Ahillèas Kyriakìdis – Lâchez prise !

 

Le Miroir de l’aveugle

Nouvelles d’Ahillèas Kyriakìdis, parues dans divers recueils :

Ο πληθυντικός μονόλογος (1984), Διεστραμμένες ιστορίες  (1988), Τεχνητές αναπνοές (2003), Ο καθρέφτης του τυφλού (2005), Το μουσείο των τύψεων (2018)

Traduction Hélène Zervas et Michel Volkovitch, Éditions Le miel des anges, 2020

 

Par quel bout aborder ces nouvelles ? J’avoue avoir été déstabilisée devant ces textes, tordus, déroutants, inclassables. La qualité littéraire est indéniable, l’imagination, débordante, la virtuosité, flagrante. Se pencher sur les états de service de Ahillèas Kyriakìdis donne aussi le vertige : traducteur (entre autres de Borges, Sepulveda, Kafka, Perec, Queneau, Topor…) distingué par de nombreux prix, critique littéraire, écrivain, scénariste, réalisateur de courts métrages, acteur même pour Angelopoulos, et mélomane très averti, le Grec né au Caire en 1946 marque ses courts récits de l’empreinte de ses multiples talents. Résultat, à la première lecture, les nouvelles semblent plutôt difficiles d’accès tant elles paraissent gorgées de références aux auteurs qu’il a fréquentés mais que n’a pas forcément suivis le lecteur. On pourrait à la limite avoir l’impression d’un « bricolage » qui tournerait à vide quand on n’appartient pas au cercle des initiés. Si on ajoute en plus le goût des chutes vertigineuses, des distorsions dépourvues de mode d’emploi, des questions sans réponses, et des phrases parfois longues de plus de 20 lignes, le recueil de nouvelles peut être inconfortable au mieux, au pire, hermétique.

On finit pourtant par se demander dans quelle mesure il n’y aurait pas un brin de provocation rigolarde dans tout cela : « Du plus loin que je me souvienne, je suis collectionneur de réponses.
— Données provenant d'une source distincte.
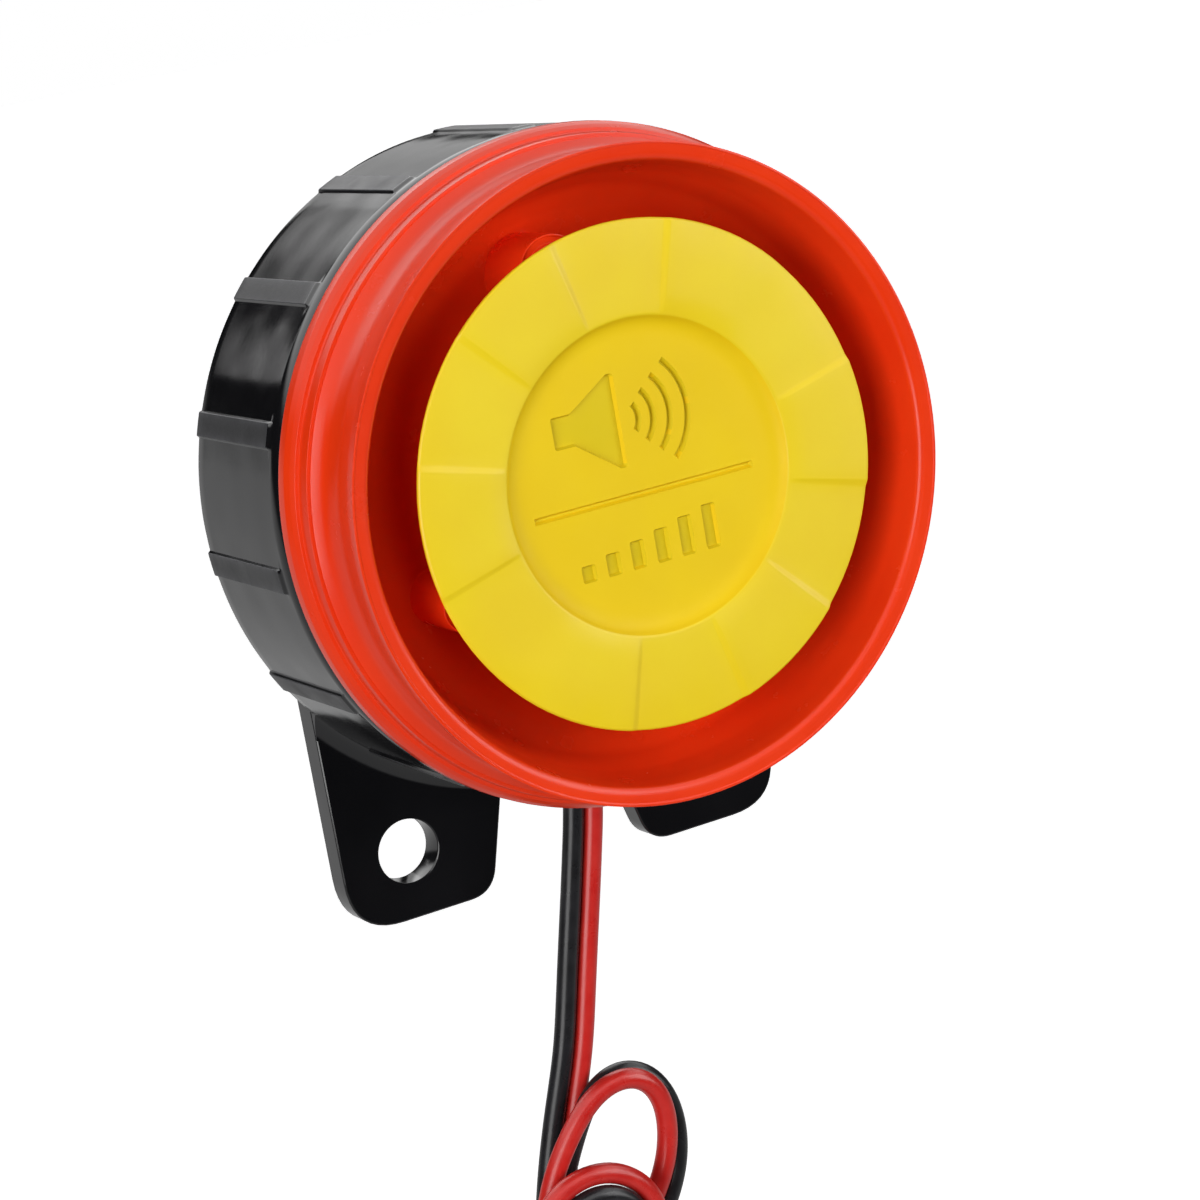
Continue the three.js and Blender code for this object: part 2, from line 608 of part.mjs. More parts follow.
function wireTie() {
  const middleX = 1.95;
  const middleY = (HANK_FRONT_Y + HANK_BACK_Y) / 2;
  const innerWidth = 8.4;
  const innerBreadth = HANK_BACK_Y - HANK_FRONT_Y + 2 * GAP;
  const bar = (grow, height, z) => new THREE.BoxGeometry(innerWidth + grow, innerBreadth + grow, height)
    .translate(middleX, middleY, z);
  const band = bar(2 * TIE_THICKNESS, TIE_WIDTH, -TIE_HEIGHT);
  return placeInHank(combine(band, [], [bar(0, TIE_WIDTH + 2, -TIE_HEIGHT)]));
}

// Below the hank the pair comes out turned round, with the red wire towards -X.
function tinnedEnd(side) {
  const across = 2.0 - (side * WIRE_SPACING) / 2;
  const end = new THREE.CylinderGeometry(0.55, 0.55, 5.0, 8).rotateX(Math.PI / 2);
  return placeInHank(end.translate(across, -11.9, -41.3));
}

// ---------------------------------------------------------------- assembly
const siren = new THREE.Group();

function piece(name, finish, geometry) {
  const mesh = new THREE.Mesh(geometry, new THREE.MeshStandardMaterial(FINISHES[finish]));
  mesh.name = name;
  siren.add(mesh);
}

piece('horn_shell', 'red_shell', hornShell());
piece('front_disc', 'yellow_disc', frontDisc());
piece('rear_housing', 'black_housing', rearHousing());
piece('seal_ring', 'black_rubber', sealRing());
SCREW_ANGLES.forEach((angle, i) => piece(`housing_screw_${i + 1}`, 'steel', housingScrew(angle)));

piece('driver_gasket', 'foam', driverGasket());
piece('driver_chassis', 'black_plastic', driverChassis());
LUG_ANGLES.forEach((angle, i) => piece(`driver_screw_${i + 1}`, 'steel', driverScrew(angle)));
piece('diaphragm_dome', 'film', diaphragmDome());
piece('diaphragm_surround', 'black_rubber', diaphragmSurround());
piece('coil_former', 'film', coilFormer());
piece('voice_coil', 'copper', voiceCoil());
piece('top_plate', 'steel', topPlate());
piece('ring_magnet', 'ferrite', magnet());
piece('yoke', 'steel', yoke());
piece('terminal_strip', 'board', terminalStrip());
for (const [name, side] of [['upper', 1], ['lower', -1]]) {
  piece(`terminal_lug_${name}`, 'brass', terminalLug(side));
  piece(`coil_lead_${name}`, side > 0 ? 'red_wire' : 'black_wire', coilLead(side));
}

piece('circuit_board', 'board', circuitBoard());
piece('oscillator_chip', 'black_plastic', chip(0, 6.5, 4.9, 3.9, 1.6, 4, 1.27));
piece('driver_transistor', 'black_plastic', chip(-7, 0, 4.6, 3.6, 1.7, 2, 3.0));
[4.5, 0.5, -3.5].forEach((z, i) => piece(`chip_resistor_${i + 1}`, 'black_plastic', chipResistor(z)));
piece('ceramic_capacitor', 'ceramic', ceramicCapacitor());
piece('protection_diode', 'black_plastic', protectionDiode());
piece('electrolytic_capacitor', 'capacitor_sleeve', electrolyticCapacitor());

piece('cable_grommet', 'black_rubber', cableGrommet());
for (const [colour, side] of [['black', -1], ['red', 1]]) {
  piece(`inner_lead_${colour}`, `${colour}_wire`, innerLead(side));
  piece(`${colour}_wire`, `${colour}_wire`, hangingWire(side));
  piece(`${colour}_wire_end`, 'tinned', tinnedEnd(side));
}
piece('wire_hank', 'black_wire', wireHank());
piece('wire_tie', 'black_plastic', wireTie());

export default siren;
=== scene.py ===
import json
import math

import bmesh
import bpy
from mathutils import Matrix, Quaternion, Vector

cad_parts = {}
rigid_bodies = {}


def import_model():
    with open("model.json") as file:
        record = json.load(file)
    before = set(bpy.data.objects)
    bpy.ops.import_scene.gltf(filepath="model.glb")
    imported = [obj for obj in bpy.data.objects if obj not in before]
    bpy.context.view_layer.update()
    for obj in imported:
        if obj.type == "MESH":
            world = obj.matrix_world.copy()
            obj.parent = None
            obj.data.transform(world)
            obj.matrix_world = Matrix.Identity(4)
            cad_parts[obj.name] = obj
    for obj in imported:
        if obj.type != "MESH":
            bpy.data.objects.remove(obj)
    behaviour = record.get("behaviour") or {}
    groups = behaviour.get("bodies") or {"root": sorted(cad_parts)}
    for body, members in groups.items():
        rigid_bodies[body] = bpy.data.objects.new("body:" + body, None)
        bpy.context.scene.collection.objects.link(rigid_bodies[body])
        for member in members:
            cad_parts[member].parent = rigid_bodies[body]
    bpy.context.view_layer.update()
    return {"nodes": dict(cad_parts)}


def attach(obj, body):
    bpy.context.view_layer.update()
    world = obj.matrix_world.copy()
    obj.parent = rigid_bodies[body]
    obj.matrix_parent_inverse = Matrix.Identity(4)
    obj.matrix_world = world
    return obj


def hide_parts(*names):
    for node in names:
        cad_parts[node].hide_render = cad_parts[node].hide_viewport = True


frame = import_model()

# Shapes are drawn in millimetres in the CAD's own frame: mouth towards -Y, Z up, and the origin at
# the centre of the rear face. "Depth" is the distance behind the horn's front lip.
MM = 0.001
TOTAL_DEPTH = 29.9
TURNED_SIDES = 160  # flats round a part turned about the horn's axis


def y_of(depth):
    return depth - TOTAL_DEPTH


def polar(radius, degrees):
    angle = math.radians(degrees)
    return radius * math.cos(angle), radius * math.sin(angle)


# ---------------------------------------------------------------- camera
CAMERA_AT = Vector((-0.12178, -0.25857, 0.04753))  # metres: before the horn, left of it and above
CAMERA_RIGHT = Vector((0.8636, -0.4754, -0.1680))
CAMERA_DOWN = Vector((-0.2477, -0.1098, -0.9626))
CAMERA_FORWARD = Vector((0.4391, 0.8729, -0.2126))
LENS = 102.0
SENSOR_WIDTH = 36.0
FARTHEST_SEEN = 50.0  # metres


def place_camera():
    data = bpy.data.cameras.new("camera")
    data.lens = LENS
    data.sensor_width = SENSOR_WIDTH
    data.clip_end = FARTHEST_SEEN
    camera = bpy.data.objects.new("camera", data)
    bpy.context.scene.collection.objects.link(camera)
    turn = Matrix((CAMERA_RIGHT, -CAMERA_DOWN, -CAMERA_FORWARD)).transposed()
    camera.matrix_world = Matrix.Translation(CAMERA_AT) @ turn.to_4x4()
    bpy.context.scene.camera = camera


place_camera()


# ---------------------------------------------------------------- materials
class Finish:
    """A principled material whose colour, roughness and bump come from noise in object space."""

    def __init__(self, name):
        self.material = bpy.data.materials.new(name)
        self.material.use_nodes = True
        self.tree = self.material.node_tree
        self.shader = self.tree.nodes["Principled BSDF"]
        self.height = None
        self.place = self.tree.nodes.new("ShaderNodeTexCoord").outputs["Object"]

    def set(self, **values):
        for socket, value in values.items():
            self.shader.inputs[socket.replace("_", " ")].default_value = value
        return self

    def noise(self, size_mm, detail=3.0, stretch=(1, 1, 1), offset=0.0):
        """Clouds about this wide; an offset makes them independent of the others."""
        mapping = self.tree.nodes.new("ShaderNodeMapping")
        mapping.inputs["Scale"].default_value = stretch
        mapping.inputs["Location"].default_value = (offset, offset, offset)
        self.tree.links.new(self.place, mapping.inputs["Vector"])
        node = self.tree.nodes.new("ShaderNodeTexNoise")
        node.inputs["Scale"].default_value = 1000.0 / size_mm
        node.inputs["Detail"].default_value = detail
        node.inputs["Roughness"].default_value = 0.55
        self.tree.links.new(mapping.outputs["Vector"], node.inputs["Vector"])
        return node.outputs["Fac"]

    def cells(self, size_mm):
        """Distance from the middle of the nearest cell, for specks and grains."""
        node = self.tree.nodes.new("ShaderNodeTexVoronoi")
        node.inputs["Scale"].default_value = 1000.0 / size_mm
        self.tree.links.new(self.place, node.inputs["Vector"])
        return node.outputs["Distance"]

    def spread(self, factor, low, high, start=0.3, end=0.7):
        """The factor's range from start to end stretched to the range from low to high."""
        node = self.tree.nodes.new("ShaderNodeMapRange")
        ends = {"From Min": start, "From Max": end, "To Min": low, "To Max": high}
        for socket, value in ends.items():
            node.inputs[socket].default_value = value
        self.tree.links.new(factor, node.inputs["Value"])
        return node.outputs["Result"]

    def edges(self):
        """1 on outward edges and 0 on flat or hollow places."""
        geometry = self.tree.nodes.new("ShaderNodeNewGeometry")
        return self.spread(geometry.outputs["Pointiness"], 0.0, 1.0, start=0.505, end=0.56)

    def product(self, first, second):
        node = self.tree.nodes.new("ShaderNodeMath")
        node.operation = "MULTIPLY"
        self.tree.links.new(first, node.inputs[0])
        self.tree.links.new(second, node.inputs[1])
        return node.outputs["Value"]

    def colour(self, *layers):
        """A first colour, then (factor, colour) pairs laid over it."""
        below = layers[0]
        for factor, over in layers[1:]:
            node = self.tree.nodes.new("ShaderNodeMix")
            node.data_type = "RGBA"
            colours = [socket for socket in node.inputs if socket.type == "RGBA"]
            for socket, value in zip(colours, (below, over)):
                if isinstance(value, bpy.types.NodeSocket):
                    self.tree.links.new(value, socket)
                else:
                    socket.default_value = (*value, 1.0)
            self.tree.links.new(factor, node.inputs["Factor"])
            below = [socket for socket in node.outputs if socket.type == "RGBA"][0]
        self.tree.links.new(below, self.shader.inputs["Base Color"])
        return self

    def rough(self, factor, low, high):
        self.tree.links.new(self.spread(factor, low, high), self.shader.inputs["Roughness"])
        return self

    def bump(self, factor, depth_mm):
        """Each bump is laid over the ones before it."""
        node = self.tree.nodes.new("ShaderNodeBump")
        node.inputs["Distance"].default_value = depth_mm * MM
        node.inputs["Strength"].default_value = 1.0
        self.tree.links.new(factor, node.inputs["Height"])
        if self.height is not None:
            self.tree.links.new(self.height, node.inputs["Normal"])
        self.height = node.outputs["Normal"]
        self.tree.links.new(self.height, self.shader.inputs["Normal"])
        return self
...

Je les classe, les nomme, les aère, parfois de peur qu’elles ne se rouillent faute de servir ». Ne faut-il pas alors y regarder à deux fois, voire trois, avant de refermer le livre en bougonnant ? Car si Ahillèas Kyriakìdis peut exaspérer, il est aussi terriblement stimulant.

La porte d’accès la plus simple est certainement l’ensemble des cinq nouvelles contenues dans Respirations Artificielles. L’auteur s’amuse à écrire de petits scénarios dans des registres très différents (enquête, anticipation, fait divers, drame), bien ficelés, astucieux et subtils. Kyriakìdis y développe son goût pour les glissements progressifs du réalisme vers un bizarre léger, d’une manière encore assez fluide.

Les autres textes, extrêmement denses, ramassés, désarçonnent car ils surgissent ex nihilo, sans liens autobiographiques ou culturels ou historiques avec leur auteur : les histoires existent sans temporalité marquée, ou enracinement particulier. Mais elles saisissent en quelques pages des traits, des attitudes, des caractères très humains. Kyriakìdis crée des micro-univers hétéroclites, légèrement étonnants ou carrément étranges, pour croquer ses contemporains. Loin d’être des divertissements stériles qui rendraient seulement hommage aux écrivains dont il maitrise toutes les ficelles d’écriture, l’auteur décale une réalité un peu ennuyeuse et ressassée dans un univers neuf, inattendu. Il jubile à inventer des formes de narration inédites, des histoires en miroir, à étirer ses phrases comme des élastiques, à télescoper les univers. C’est sans doute le « bazar » chez Ahillèas Kyriakìdis, mais quelle inventivité ! Il fait ainsi dire à un de ses personnages, braqué par un jeune voleur : « j’aimerais qu’on soit les héros d’une nouvelle, les jouets d’une fiction qui nous entraînerait ensemble vers de larges estuaires de possibilités et des croisements d’interprétations, tel le feu d’artifice du cygne, sa dernière contraction dans un signe de de ponctuation implacable ou, du moins dans l’explosive polysémie des points de suspension ».

Pour goûter la saveur si particulière de ces nouvelles, il ne faut pas être pétrifié par la culture monumentale, les références intellectuelles, cinématographies et musicales qui courent tout au long des pages. Ahillèas Kyriakìdis demande juste à son lecteur d’être curieux, d’accepter les règles du jeu du reflet, de l’énigme, du pastiche, des interrogations existentielles, et de le suivre dans ses espiègleries verbales.